6. At present, there are hundreds of thousands of forcibly evacuated Kurdish peasants on the outskirts of towns. No infrastructure has been provided to cope with them. Thousands of destitute families live below the poverty line, without any decent shelter; crowded into holes dug in the ground or under plastic awnings, without adequate food or blankets or sanitation, these Kurdish families suffer not only from numerous illnesses, but also from the bitter cold of winter.

Mr. Suleyman Demirel, the President of Turkey, told the Journal de Geneve that "Out of 10,000 villages in the area, 345 have been completely abandoned by their inhabitants, and 262 partially" Journal de Geneve, 29-30 January 1994, report by Mr. Antoine Bosshard.

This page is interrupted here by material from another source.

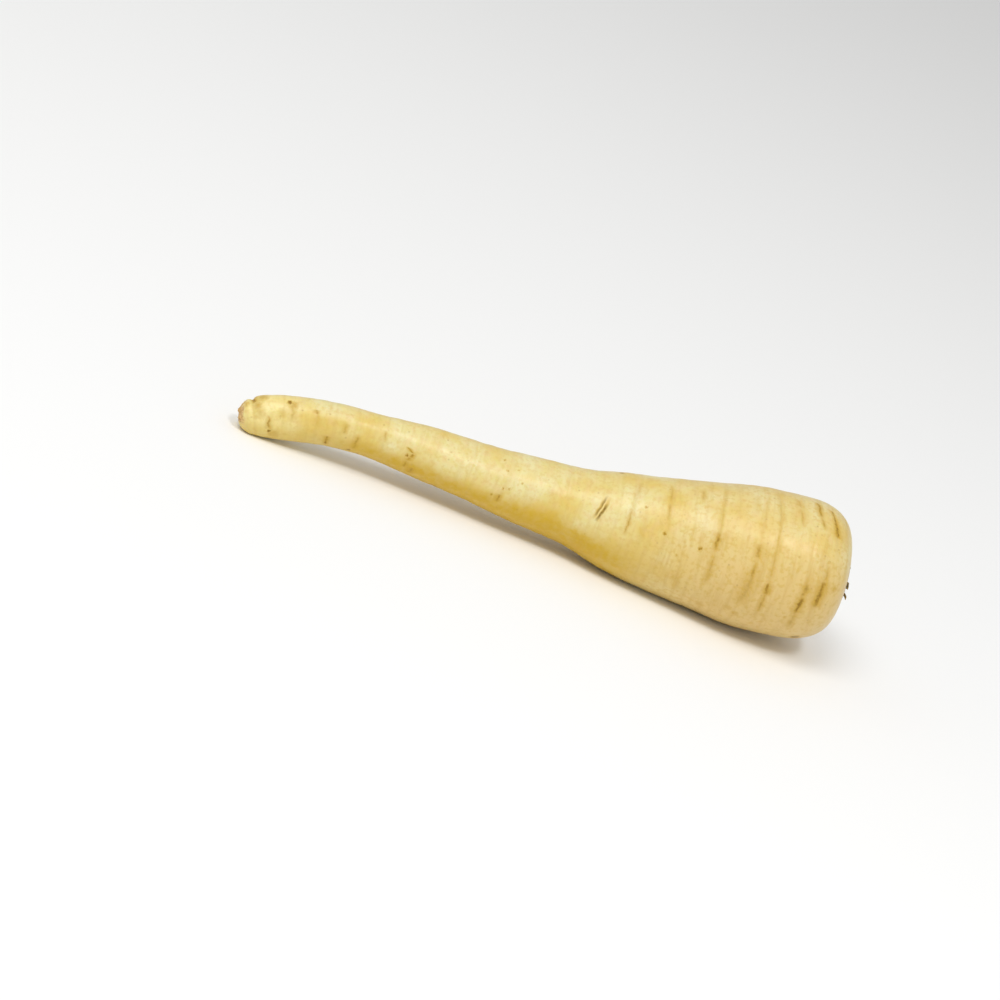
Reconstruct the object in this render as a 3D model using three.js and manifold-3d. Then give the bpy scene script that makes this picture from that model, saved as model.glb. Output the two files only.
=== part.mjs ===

8. According to the Turkish Human Rights Association, between 1990 and 1993, 874 villages and hamlets were completely or partially burned and evacuated. The number of villages evacuated, by region, is given below (the list of names of evacuated villages is available from the secretariat):

    SIIRT:
12
    BITLIS:
10
    Eruh sub-prefecture:
35
    Norduz region:
4
    Pervari sub-prefecture:
26
    Mukus region:
8
    Bevtüssebab sub-prefecture:
45
    Hizan sub-prefecture:
6
    Gercüs sub-prefecture:
10
    Catak sub-prefecture:
35
    HAKKARI:
61
    Kurtalan sub-prefecture:
10
    SIRNAK:
99
    Uludere sub-prefecture:
2
    Silopi sub-prefecture:
13
    MARDIN:
4
    DIYARBAKIR
    Ömerli sub-prefecture:
13
    Dicle sub-prefecture:
16
    Mazida i sub-prefecture:
20
    Hani sub-prefecture:
9
    Derik sub-prefecture:
19
    Kulp sub-prefecture:
54
    Dargecit sub-prefecture:
2
    Ergani sub-prefecture:
3
    Midyat sub-prefecture:
4
    Lice sub-prefecture:
36
    Cizre sub-prefecture:
2
    Hazro sub-prefecture:
13
    Kasuri region:
3
    Kocaköv sub-prefecture:
2
    Silvan sub-prefecture:
1
    Bismil sub-prefecture:
1
    BATMAN:
1
    MUS:
    Sason sub-prefecture:
17
    Kizila ac sub-prefecture: 7
    Kozluk sub-prefecture:
1
    BINGÖL:
9
    ERZURUM:
2

9. CETIM requests the Commission on Human Rights to appoint a special rapporteur to investigate the forced evacuation of Kurdish villages in Turkey.